## What you should do
Output exactly the lines that run from the line containing "intake_ball();" through the line containing "points = [vertex.co", with both ends included.
──────── Given records ────────
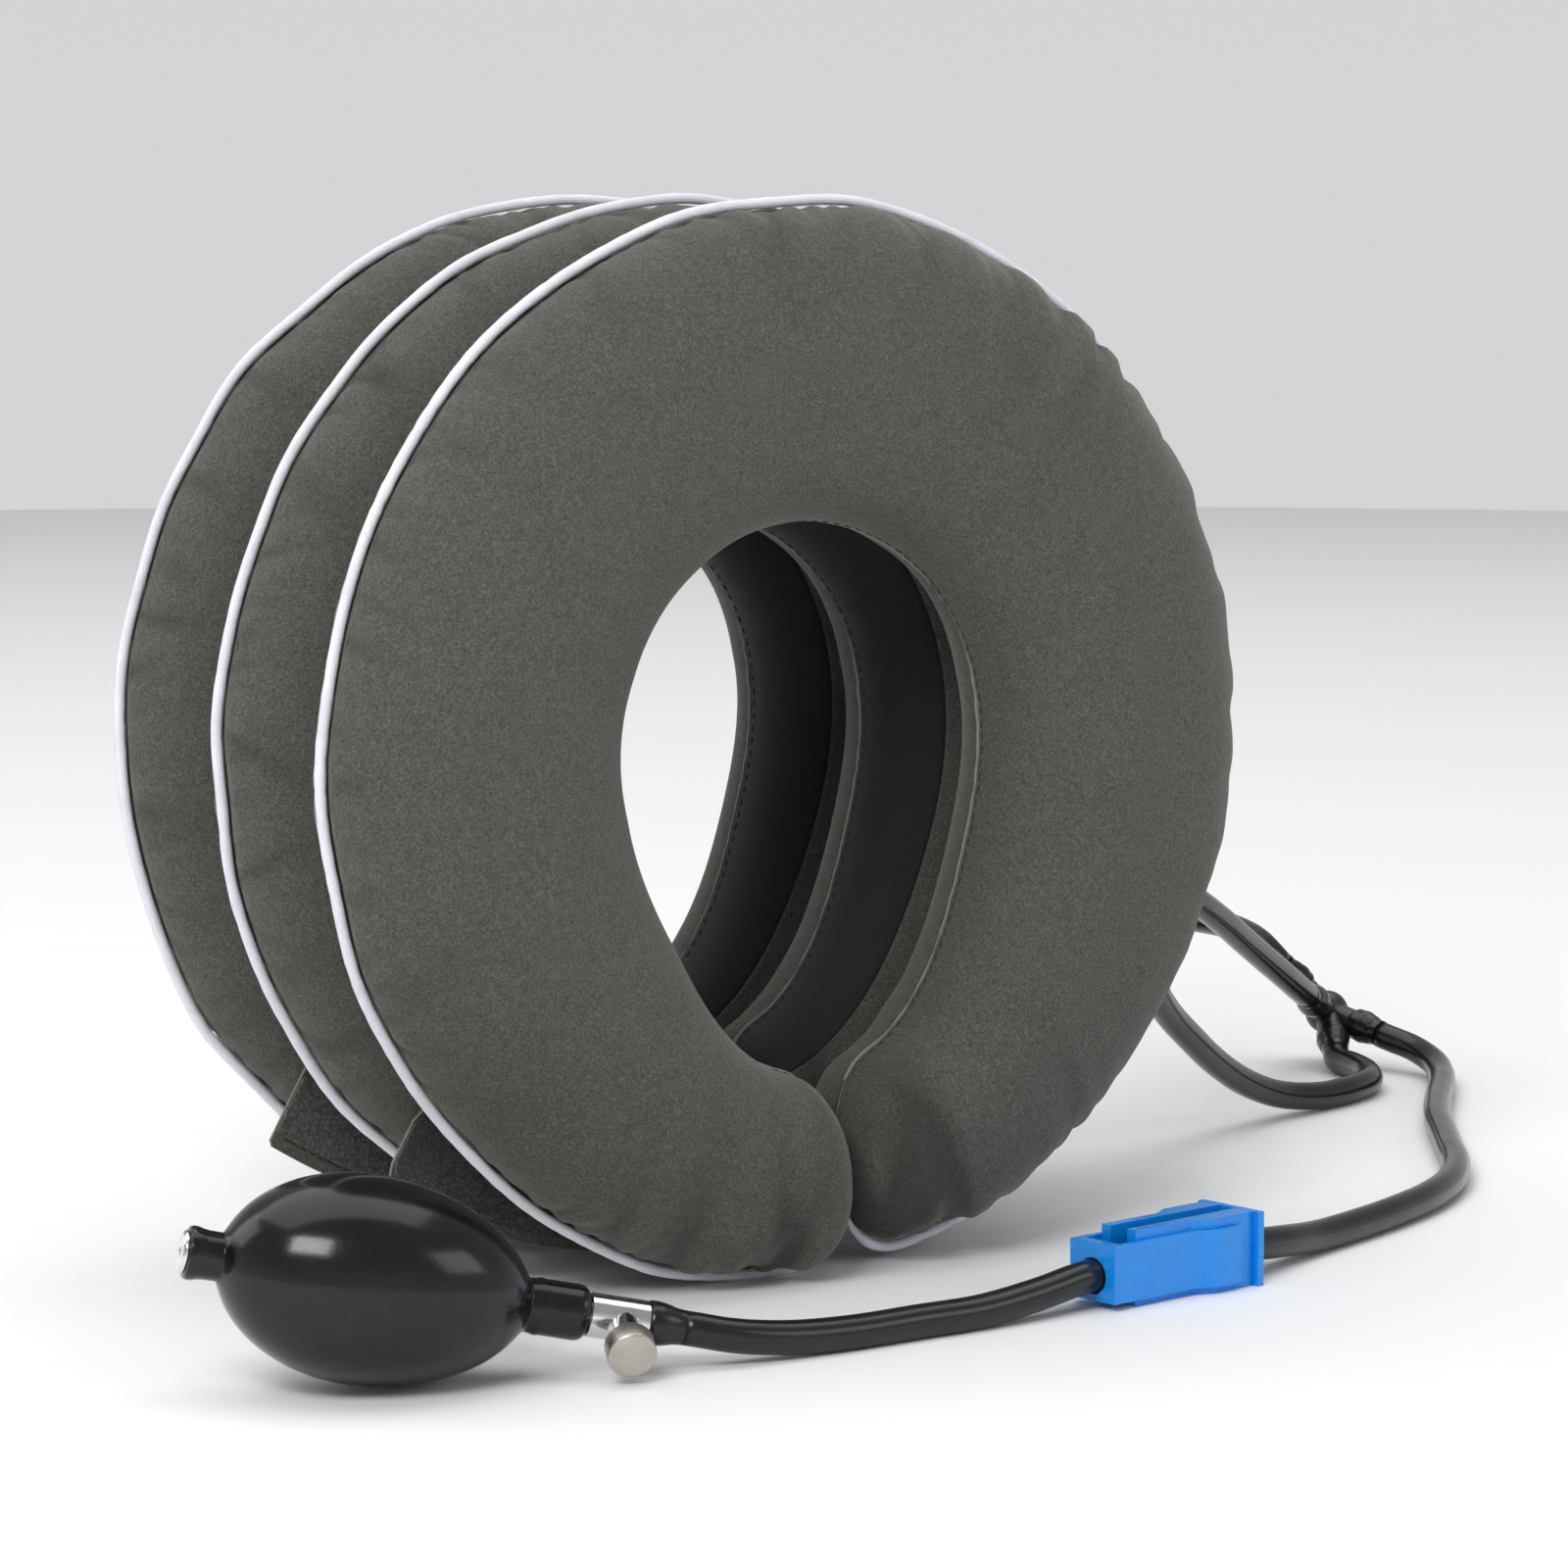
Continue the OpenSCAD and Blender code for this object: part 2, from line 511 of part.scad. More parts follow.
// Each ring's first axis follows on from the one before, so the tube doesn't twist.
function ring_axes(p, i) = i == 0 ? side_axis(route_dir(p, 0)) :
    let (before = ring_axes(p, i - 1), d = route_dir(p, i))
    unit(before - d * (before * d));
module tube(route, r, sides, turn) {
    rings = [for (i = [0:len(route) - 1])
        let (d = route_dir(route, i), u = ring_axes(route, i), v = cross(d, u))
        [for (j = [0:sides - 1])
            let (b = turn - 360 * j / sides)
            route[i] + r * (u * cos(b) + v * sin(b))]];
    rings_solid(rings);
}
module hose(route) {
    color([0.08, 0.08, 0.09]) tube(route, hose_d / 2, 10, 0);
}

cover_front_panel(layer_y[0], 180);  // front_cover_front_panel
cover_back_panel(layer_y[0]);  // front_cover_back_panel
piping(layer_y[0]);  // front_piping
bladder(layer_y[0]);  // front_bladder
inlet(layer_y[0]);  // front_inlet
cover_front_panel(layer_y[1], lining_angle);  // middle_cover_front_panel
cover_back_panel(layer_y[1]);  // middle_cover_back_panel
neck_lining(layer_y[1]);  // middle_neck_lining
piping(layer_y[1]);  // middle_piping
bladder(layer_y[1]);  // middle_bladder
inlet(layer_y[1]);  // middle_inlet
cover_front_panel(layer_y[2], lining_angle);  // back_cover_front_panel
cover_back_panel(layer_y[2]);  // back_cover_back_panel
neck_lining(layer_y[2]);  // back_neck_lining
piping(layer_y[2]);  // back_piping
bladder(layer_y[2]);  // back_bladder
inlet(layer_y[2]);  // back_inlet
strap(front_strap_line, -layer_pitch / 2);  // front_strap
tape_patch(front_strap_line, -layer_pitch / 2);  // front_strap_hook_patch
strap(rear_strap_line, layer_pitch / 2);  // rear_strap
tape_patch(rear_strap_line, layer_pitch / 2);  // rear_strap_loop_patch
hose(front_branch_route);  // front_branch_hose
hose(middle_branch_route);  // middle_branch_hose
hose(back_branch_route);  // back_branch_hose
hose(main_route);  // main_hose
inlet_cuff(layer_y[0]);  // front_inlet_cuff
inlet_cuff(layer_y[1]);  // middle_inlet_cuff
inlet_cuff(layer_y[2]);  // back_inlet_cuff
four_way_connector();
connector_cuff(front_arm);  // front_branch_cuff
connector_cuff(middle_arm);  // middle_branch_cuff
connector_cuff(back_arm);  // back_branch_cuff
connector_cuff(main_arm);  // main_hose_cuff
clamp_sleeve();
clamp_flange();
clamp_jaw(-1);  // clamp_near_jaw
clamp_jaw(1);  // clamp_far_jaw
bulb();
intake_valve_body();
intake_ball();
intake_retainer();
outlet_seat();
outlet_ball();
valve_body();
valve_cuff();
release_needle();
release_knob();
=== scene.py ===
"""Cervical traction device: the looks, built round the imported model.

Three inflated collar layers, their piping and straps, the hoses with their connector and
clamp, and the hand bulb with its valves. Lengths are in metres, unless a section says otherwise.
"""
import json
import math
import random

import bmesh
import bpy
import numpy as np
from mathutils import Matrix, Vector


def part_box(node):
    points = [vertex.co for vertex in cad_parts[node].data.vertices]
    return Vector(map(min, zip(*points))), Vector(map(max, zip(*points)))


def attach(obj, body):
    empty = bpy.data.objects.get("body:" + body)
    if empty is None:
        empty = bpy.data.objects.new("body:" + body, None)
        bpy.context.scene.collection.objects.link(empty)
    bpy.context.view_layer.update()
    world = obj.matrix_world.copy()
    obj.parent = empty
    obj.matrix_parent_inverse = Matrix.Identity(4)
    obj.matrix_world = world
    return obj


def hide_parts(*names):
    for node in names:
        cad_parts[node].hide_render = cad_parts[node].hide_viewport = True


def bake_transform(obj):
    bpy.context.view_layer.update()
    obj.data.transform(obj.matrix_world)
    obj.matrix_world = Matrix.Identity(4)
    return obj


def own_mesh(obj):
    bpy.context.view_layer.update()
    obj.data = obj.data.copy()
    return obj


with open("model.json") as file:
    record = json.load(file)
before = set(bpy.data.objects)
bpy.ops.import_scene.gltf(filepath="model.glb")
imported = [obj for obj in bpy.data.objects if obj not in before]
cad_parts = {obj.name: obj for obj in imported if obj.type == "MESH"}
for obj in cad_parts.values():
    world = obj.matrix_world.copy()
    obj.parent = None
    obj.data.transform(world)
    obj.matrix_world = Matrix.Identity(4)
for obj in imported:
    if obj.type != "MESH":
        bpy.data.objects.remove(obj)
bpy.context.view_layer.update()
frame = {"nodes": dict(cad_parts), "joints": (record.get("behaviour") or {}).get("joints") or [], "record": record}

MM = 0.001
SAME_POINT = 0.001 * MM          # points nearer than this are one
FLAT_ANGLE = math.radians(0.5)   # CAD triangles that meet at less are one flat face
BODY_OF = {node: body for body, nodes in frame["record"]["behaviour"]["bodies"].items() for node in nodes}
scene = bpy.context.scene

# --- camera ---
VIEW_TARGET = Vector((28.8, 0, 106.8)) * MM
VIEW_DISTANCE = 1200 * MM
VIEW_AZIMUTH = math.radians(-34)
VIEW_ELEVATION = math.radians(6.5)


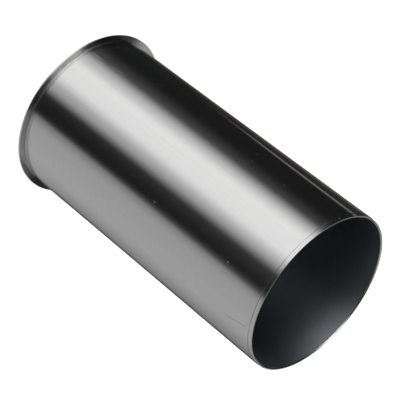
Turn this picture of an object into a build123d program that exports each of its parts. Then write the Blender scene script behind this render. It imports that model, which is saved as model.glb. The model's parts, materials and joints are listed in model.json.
────────
## Correct answer
intake_ball();
intake_retainer();
outlet_seat();
outlet_ball();
valve_body();
valve_cuff();
release_needle();
release_knob();
=== scene.py ===
"""Cervical traction device: the looks, built round the imported model.

Three inflated collar layers, their piping and straps, the hoses with their connector and
clamp, and the hand bulb with its valves. Lengths are in metres, unless a section says otherwise.
"""
import json
import math
import random

import bmesh
import bpy
import numpy as np
from mathutils import Matrix, Vector


def part_box(node):
    points = [vertex.co for vertex in cad_parts[node].data.vertices]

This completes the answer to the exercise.